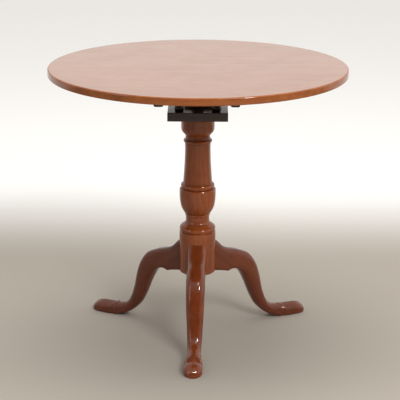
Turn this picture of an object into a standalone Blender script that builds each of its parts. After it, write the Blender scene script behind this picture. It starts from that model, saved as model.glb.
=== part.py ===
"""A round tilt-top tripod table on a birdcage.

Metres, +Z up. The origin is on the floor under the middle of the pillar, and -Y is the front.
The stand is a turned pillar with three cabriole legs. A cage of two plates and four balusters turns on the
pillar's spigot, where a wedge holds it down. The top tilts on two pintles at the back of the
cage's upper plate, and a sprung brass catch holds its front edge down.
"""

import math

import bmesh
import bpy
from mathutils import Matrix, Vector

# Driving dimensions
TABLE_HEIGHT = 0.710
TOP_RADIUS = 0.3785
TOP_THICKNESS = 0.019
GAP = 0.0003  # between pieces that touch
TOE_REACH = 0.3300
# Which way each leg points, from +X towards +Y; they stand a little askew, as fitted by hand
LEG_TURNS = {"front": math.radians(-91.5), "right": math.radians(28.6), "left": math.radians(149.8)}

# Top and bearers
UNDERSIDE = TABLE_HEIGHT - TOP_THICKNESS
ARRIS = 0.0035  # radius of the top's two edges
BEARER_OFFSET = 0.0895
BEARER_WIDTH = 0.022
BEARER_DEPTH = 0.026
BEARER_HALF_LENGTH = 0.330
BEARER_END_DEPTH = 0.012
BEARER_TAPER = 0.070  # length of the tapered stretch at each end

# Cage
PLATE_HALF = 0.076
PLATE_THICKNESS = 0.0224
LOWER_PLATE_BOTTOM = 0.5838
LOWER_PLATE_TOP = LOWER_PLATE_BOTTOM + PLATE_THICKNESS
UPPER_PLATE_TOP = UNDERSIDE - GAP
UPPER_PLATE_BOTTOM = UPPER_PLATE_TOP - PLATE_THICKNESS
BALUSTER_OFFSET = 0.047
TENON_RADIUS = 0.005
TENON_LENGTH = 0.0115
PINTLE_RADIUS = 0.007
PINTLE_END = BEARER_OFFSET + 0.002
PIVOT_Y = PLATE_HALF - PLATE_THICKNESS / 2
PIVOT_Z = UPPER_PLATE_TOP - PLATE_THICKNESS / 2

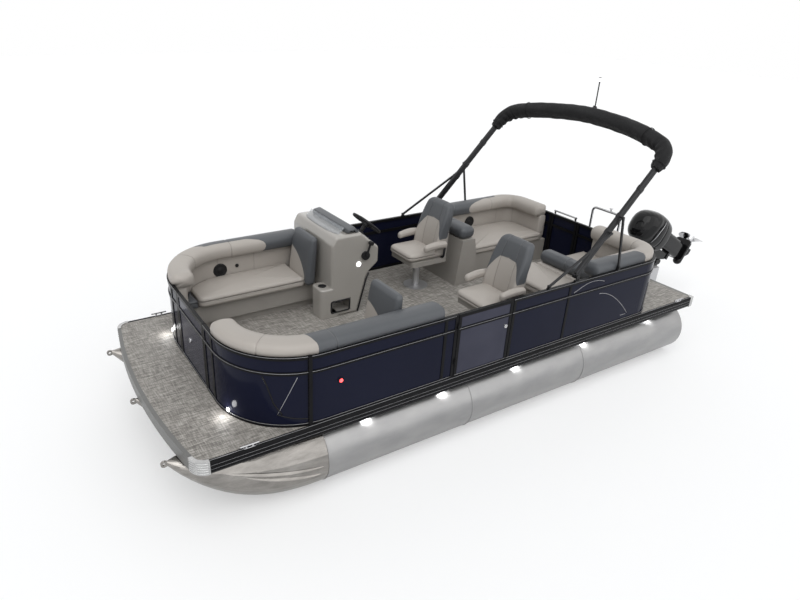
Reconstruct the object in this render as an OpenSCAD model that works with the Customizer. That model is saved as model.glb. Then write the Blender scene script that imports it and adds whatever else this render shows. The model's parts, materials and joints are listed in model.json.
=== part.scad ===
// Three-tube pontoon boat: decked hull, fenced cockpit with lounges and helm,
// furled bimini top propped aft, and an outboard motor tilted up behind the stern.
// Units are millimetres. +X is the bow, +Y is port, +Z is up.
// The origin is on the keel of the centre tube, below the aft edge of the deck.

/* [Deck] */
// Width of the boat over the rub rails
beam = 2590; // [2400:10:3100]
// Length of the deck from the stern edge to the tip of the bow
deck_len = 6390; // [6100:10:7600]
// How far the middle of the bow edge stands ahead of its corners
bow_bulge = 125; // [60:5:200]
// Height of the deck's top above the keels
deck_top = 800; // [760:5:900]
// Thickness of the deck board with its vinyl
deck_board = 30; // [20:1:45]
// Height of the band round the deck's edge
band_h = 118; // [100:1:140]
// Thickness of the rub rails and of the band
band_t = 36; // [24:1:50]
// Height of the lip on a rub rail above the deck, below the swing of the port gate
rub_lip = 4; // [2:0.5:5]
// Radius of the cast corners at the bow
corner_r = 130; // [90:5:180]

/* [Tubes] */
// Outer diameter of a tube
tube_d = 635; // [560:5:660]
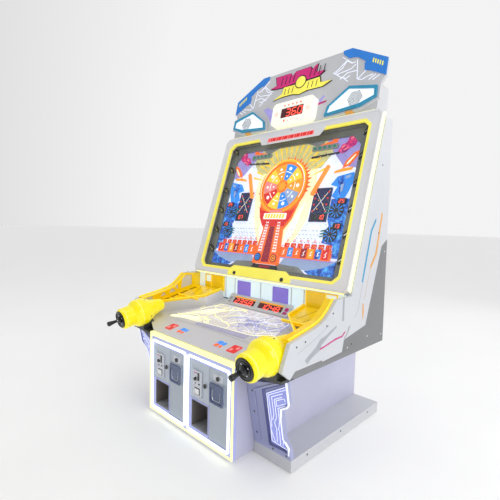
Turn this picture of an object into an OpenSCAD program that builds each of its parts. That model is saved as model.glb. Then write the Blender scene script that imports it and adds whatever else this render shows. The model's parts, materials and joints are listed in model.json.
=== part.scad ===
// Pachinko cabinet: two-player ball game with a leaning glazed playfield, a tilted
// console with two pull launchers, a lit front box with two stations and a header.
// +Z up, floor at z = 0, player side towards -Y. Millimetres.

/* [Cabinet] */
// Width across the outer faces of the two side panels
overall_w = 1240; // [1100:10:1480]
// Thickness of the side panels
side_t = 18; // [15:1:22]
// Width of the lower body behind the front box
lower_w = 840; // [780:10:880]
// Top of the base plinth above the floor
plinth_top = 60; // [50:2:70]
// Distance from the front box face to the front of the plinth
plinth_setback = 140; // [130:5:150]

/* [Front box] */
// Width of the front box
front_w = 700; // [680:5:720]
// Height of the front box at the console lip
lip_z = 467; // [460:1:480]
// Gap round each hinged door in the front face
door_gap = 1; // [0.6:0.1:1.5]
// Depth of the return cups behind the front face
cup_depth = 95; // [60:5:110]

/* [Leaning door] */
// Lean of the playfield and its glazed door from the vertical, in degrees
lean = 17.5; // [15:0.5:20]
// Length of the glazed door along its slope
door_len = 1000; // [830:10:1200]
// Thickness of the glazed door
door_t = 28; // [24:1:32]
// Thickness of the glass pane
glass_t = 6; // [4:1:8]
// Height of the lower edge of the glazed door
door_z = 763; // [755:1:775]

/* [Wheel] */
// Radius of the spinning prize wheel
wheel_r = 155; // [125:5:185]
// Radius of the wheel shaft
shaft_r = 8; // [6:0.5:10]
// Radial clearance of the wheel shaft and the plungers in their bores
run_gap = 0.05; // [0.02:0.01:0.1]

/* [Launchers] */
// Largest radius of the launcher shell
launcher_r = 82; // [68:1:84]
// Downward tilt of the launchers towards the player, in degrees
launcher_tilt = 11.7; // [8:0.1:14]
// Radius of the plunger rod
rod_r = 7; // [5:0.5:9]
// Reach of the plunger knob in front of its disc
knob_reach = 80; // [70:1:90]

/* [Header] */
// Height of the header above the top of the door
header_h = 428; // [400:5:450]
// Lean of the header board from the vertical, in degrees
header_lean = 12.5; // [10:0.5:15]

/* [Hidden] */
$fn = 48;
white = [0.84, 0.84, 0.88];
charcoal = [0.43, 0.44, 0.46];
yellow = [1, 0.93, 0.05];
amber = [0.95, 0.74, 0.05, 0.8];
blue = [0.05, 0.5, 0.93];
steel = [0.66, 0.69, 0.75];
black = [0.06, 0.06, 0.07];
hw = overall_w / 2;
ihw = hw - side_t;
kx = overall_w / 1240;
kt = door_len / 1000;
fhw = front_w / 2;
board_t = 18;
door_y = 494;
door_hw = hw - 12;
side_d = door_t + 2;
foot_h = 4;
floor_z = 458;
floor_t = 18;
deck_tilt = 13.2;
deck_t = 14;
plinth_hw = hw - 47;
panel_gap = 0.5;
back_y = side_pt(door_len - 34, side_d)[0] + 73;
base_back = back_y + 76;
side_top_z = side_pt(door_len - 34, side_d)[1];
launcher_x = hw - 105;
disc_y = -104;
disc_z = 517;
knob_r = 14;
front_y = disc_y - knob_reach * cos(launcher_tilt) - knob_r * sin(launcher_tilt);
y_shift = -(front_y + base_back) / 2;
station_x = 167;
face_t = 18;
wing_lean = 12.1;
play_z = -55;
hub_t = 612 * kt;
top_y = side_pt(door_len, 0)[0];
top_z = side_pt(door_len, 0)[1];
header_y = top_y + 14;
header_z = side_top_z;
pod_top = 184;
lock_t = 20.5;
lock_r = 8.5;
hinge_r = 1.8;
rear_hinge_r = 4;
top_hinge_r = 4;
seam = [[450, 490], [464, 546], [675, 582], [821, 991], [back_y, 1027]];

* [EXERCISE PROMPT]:
Extract the data exactly as given.

* [THE OUTPUT]:
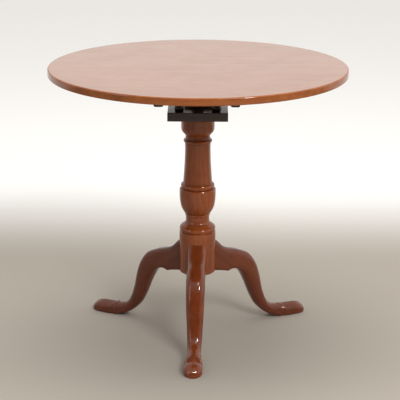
Turn this picture of an object into a standalone Blender script that builds each of its parts. After it, write the Blender scene script behind this picture. It starts from that model, saved as model.glb.
=== part.py ===
"""A round tilt-top tripod table on a birdcage.

Metres, +Z up. The origin is on the floor under the middle of the pillar, and -Y is the front.
The stand is a turned pillar with three cabriole legs. A cage of two plates and four balusters turns on the
pillar's spigot, where a wedge holds it down. The top tilts on two pintles at the back of the
cage's upper plate, and a sprung brass catch holds its front edge down.
"""

import math

import bmesh
import bpy
from mathutils import Matrix, Vector

# Driving dimensions
TABLE_HEIGHT = 0.710
TOP_RADIUS = 0.3785
TOP_THICKNESS = 0.019
GAP = 0.0003  # between pieces that touch
TOE_REACH = 0.3300
# Which way each leg points, from +X towards +Y; they stand a little askew, as fitted by hand
LEG_TURNS = {"front": math.radians(-91.5), "right": math.radians(28.6), "left": math.radians(149.8)}

# Top and bearers
UNDERSIDE = TABLE_HEIGHT - TOP_THICKNESS
ARRIS = 0.0035  # radius of the top's two edges
BEARER_OFFSET = 0.0895
BEARER_WIDTH = 0.022
BEARER_DEPTH = 0.026
BEARER_HALF_LENGTH = 0.330
BEARER_END_DEPTH = 0.012
BEARER_TAPER = 0.070  # length of the tapered stretch at each end

# Cage
PLATE_HALF = 0.076
PLATE_THICKNESS = 0.0224
LOWER_PLATE_BOTTOM = 0.5838
LOWER_PLATE_TOP = LOWER_PLATE_BOTTOM + PLATE_THICKNESS
UPPER_PLATE_TOP = UNDERSIDE - GAP
UPPER_PLATE_BOTTOM = UPPER_PLATE_TOP - PLATE_THICKNESS
BALUSTER_OFFSET = 0.047
TENON_RADIUS = 0.005
TENON_LENGTH = 0.0115
PINTLE_RADIUS = 0.007
PINTLE_END = BEARER_OFFSET + 0.002
PIVOT_Y = PLATE_HALF - PLATE_THICKNESS / 2
PIVOT_Z = UPPER_PLATE_TOP - PLATE_THICKNESS / 2

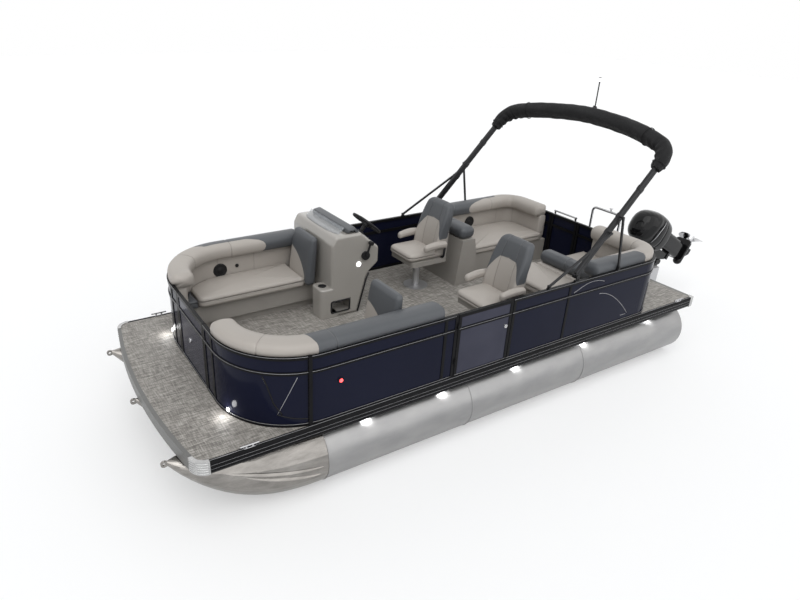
Reconstruct the object in this render as an OpenSCAD model that works with the Customizer. That model is saved as model.glb. Then write the Blender scene script that imports it and adds whatever else this render shows. The model's parts, materials and joints are listed in model.json.
=== part.scad ===
// Three-tube pontoon boat: decked hull, fenced cockpit with lounges and helm,
// furled bimini top propped aft, and an outboard motor tilted up behind the stern.
// Units are millimetres. +X is the bow, +Y is port, +Z is up.
// The origin is on the keel of the centre tube, below the aft edge of the deck.

/* [Deck] */
// Width of the boat over the rub rails
beam = 2590; // [2400:10:3100]
// Length of the deck from the stern edge to the tip of the bow
deck_len = 6390; // [6100:10:7600]
// How far the middle of the bow edge stands ahead of its corners
bow_bulge = 125; // [60:5:200]
// Height of the deck's top above the keels
deck_top = 800; // [760:5:900]
// Thickness of the deck board with its vinyl
deck_board = 30; // [20:1:45]
// Height of the band round the deck's edge
band_h = 118; // [100:1:140]
// Thickness of the rub rails and of the band
band_t = 36; // [24:1:50]
// Height of the lip on a rub rail above the deck, below the swing of the port gate
rub_lip = 4; // [2:0.5:5]
// Radius of the cast corners at the bow
corner_r = 130; // [90:5:180]

/* [Tubes] */
// Outer diameter of a tube
tube_d = 635; // [560:5:660]
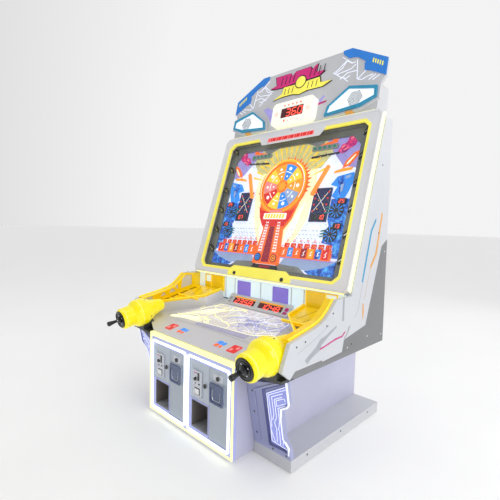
Turn this picture of an object into an OpenSCAD program that builds each of its parts. That model is saved as model.glb. Then write the Blender scene script that imports it and adds whatever else this render shows. The model's parts, materials and joints are listed in model.json.
=== part.scad ===
// Pachinko cabinet: two-player ball game with a leaning glazed playfield, a tilted
// console with two pull launchers, a lit front box with two stations and a header.
// +Z up, floor at z = 0, player side towards -Y. Millimetres.

/* [Cabinet] */
// Width across the outer faces of the two side panels
overall_w = 1240; // [1100:10:1480]
// Thickness of the side panels
side_t = 18; // [15:1:22]
// Width of the lower body behind the front box
lower_w = 840; // [780:10:880]
// Top of the base plinth above the floor
plinth_top = 60; // [50:2:70]
// Distance from the front box face to the front of the plinth
plinth_setback = 140; // [130:5:150]

/* [Front box] */
// Width of the front box
front_w = 700; // [680:5:720]
// Height of the front box at the console lip
lip_z = 467; // [460:1:480]
// Gap round each hinged door in the front face
door_gap = 1; // [0.6:0.1:1.5]
// Depth of the return cups behind the front face
cup_depth = 95; // [60:5:110]

/* [Leaning door] */
// Lean of the playfield and its glazed door from the vertical, in degrees
lean = 17.5; // [15:0.5:20]
// Length of the glazed door along its slope
door_len = 1000; // [830:10:1200]
// Thickness of the glazed door
door_t = 28; // [24:1:32]
// Thickness of the glass pane
glass_t = 6; // [4:1:8]
// Height of the lower edge of the glazed door
door_z = 763; // [755:1:775]

/* [Wheel] */
// Radius of the spinning prize wheel
wheel_r = 155; // [125:5:185]
// Radius of the wheel shaft
shaft_r = 8; // [6:0.5:10]
// Radial clearance of the wheel shaft and the plungers in their bores
run_gap = 0.05; // [0.02:0.01:0.1]

/* [Launchers] */
// Largest radius of the launcher shell
launcher_r = 82; // [68:1:84]
// Downward tilt of the launchers towards the player, in degrees
launcher_tilt = 11.7; // [8:0.1:14]
// Radius of the plunger rod
rod_r = 7; // [5:0.5:9]
// Reach of the plunger knob in front of its disc
knob_reach = 80; // [70:1:90]

/* [Header] */
// Height of the header above the top of the door
header_h = 428; // [400:5:450]
// Lean of the header board from the vertical, in degrees
header_lean = 12.5; // [10:0.5:15]

/* [Hidden] */
$fn = 48;
white = [0.84, 0.84, 0.88];
charcoal = [0.43, 0.44, 0.46];
yellow = [1, 0.93, 0.05];
amber = [0.95, 0.74, 0.05, 0.8];
blue = [0.05, 0.5, 0.93];
steel = [0.66, 0.69, 0.75];
black = [0.06, 0.06, 0.07];
hw = overall_w / 2;
ihw = hw - side_t;
kx = overall_w / 1240;
kt = door_len / 1000;
fhw = front_w / 2;
board_t = 18;
door_y = 494;
door_hw = hw - 12;
side_d = door_t + 2;
foot_h = 4;
floor_z = 458;
floor_t = 18;
deck_tilt = 13.2;
deck_t = 14;
plinth_hw = hw - 47;
panel_gap = 0.5;
back_y = side_pt(door_len - 34, side_d)[0] + 73;
base_back = back_y + 76;
side_top_z = side_pt(door_len - 34, side_d)[1];
launcher_x = hw - 105;
disc_y = -104;
disc_z = 517;
knob_r = 14;
front_y = disc_y - knob_reach * cos(launcher_tilt) - knob_r * sin(launcher_tilt);
y_shift = -(front_y + base_back) / 2;
station_x = 167;
face_t = 18;
wing_lean = 12.1;
play_z = -55;
hub_t = 612 * kt;
top_y = side_pt(door_len, 0)[0];
top_z = side_pt(door_len, 0)[1];
header_y = top_y + 14;
header_z = side_top_z;
pod_top = 184;
lock_t = 20.5;
lock_r = 8.5;
hinge_r = 1.8;
rear_hinge_r = 4;
top_hinge_r = 4;
seam = [[450, 490], [464, 546], [675, 582], [821, 991], [back_y, 1027]];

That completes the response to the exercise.